Here’s why whales are paying attention: DePIN creates yield that isn’t purely financial speculation—it’s tied to real-world demand. As AI models, cloud services, and IoT explode, the need for decentralized compute, storage, and connectivity grows. This isn’t just about chasing APYs, it’s about building infrastructure and getting rewarded for it.

But it’s not without danger. Hardware depreciation, token value fluctuations, and even network abandonment (RIP to the dozens of failed mining projects) can cut into profits fast. And let’s be real: not every shiny new DePIN token is the next Helium. Most won’t survive the cycle. Still, for those who pick the right projects, the rewards can be both financial and ideological—supporting decentralized systems while cashing in.
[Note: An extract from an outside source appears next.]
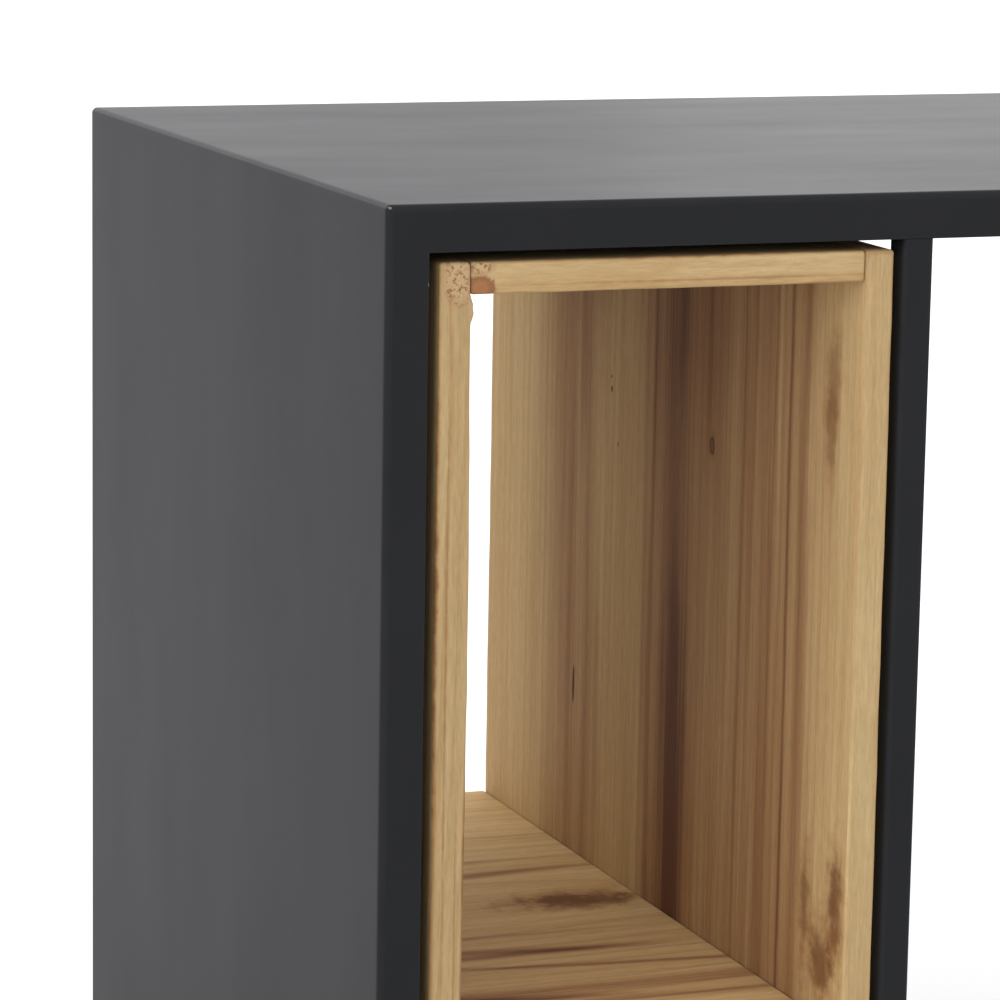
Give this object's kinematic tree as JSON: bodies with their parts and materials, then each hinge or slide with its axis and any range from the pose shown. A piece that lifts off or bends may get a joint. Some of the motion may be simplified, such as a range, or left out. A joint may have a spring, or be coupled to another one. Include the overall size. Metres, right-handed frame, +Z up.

So what’s the takeaway? The whales aren’t gambling blindly. They’re building diversified yield stacks across staking, DeFi, RWAs, and DePIN—balancing stability with upside, and always keeping risk management at the core. That’s how they keep the cash flow rolling while most traders are stuck waiting for pumps that never come.

The Yield Mindset: Balancing Risk and Reward for Sustainable Crypto Passive Income

If you’ve made it this far, congratulations—you’ve already leveled up beyond the average trader refreshing charts in despair. You now know that crypto isn’t just about speculation, it’s about creating sustainable, diversified income streams. Whether it’s staking your ETH, farming fees in DeFi, dipping into RWAs, or experimenting with DePIN, the opportunities are there. The question is: will you take them seriously, or keep hoping for a moonshot?

Here’s the uncomfortable truth: yield strategies carry risks. Counterparty risk in lending, slashing risk in staking, smart contract exploits in DeFi, regulatory crackdowns in RWAs, and hardware obsolescence in DePIN. Whales know this. They manage it. That’s why they’re still around after every brutal market wipeout.

If you want to move beyond the endless speculation treadmill, start small, learn the systems, and never stop questioning the risks. Crypto rewards the informed and punishes the careless. Don’t just follow the hype—build your flow like the insiders do.

Disclaimer: This article is for informational and educational purposes only. It does not constitute financial advice. All strategies mentioned involve significant risk, and you should do your own research (DYOR) before making any investment decisions.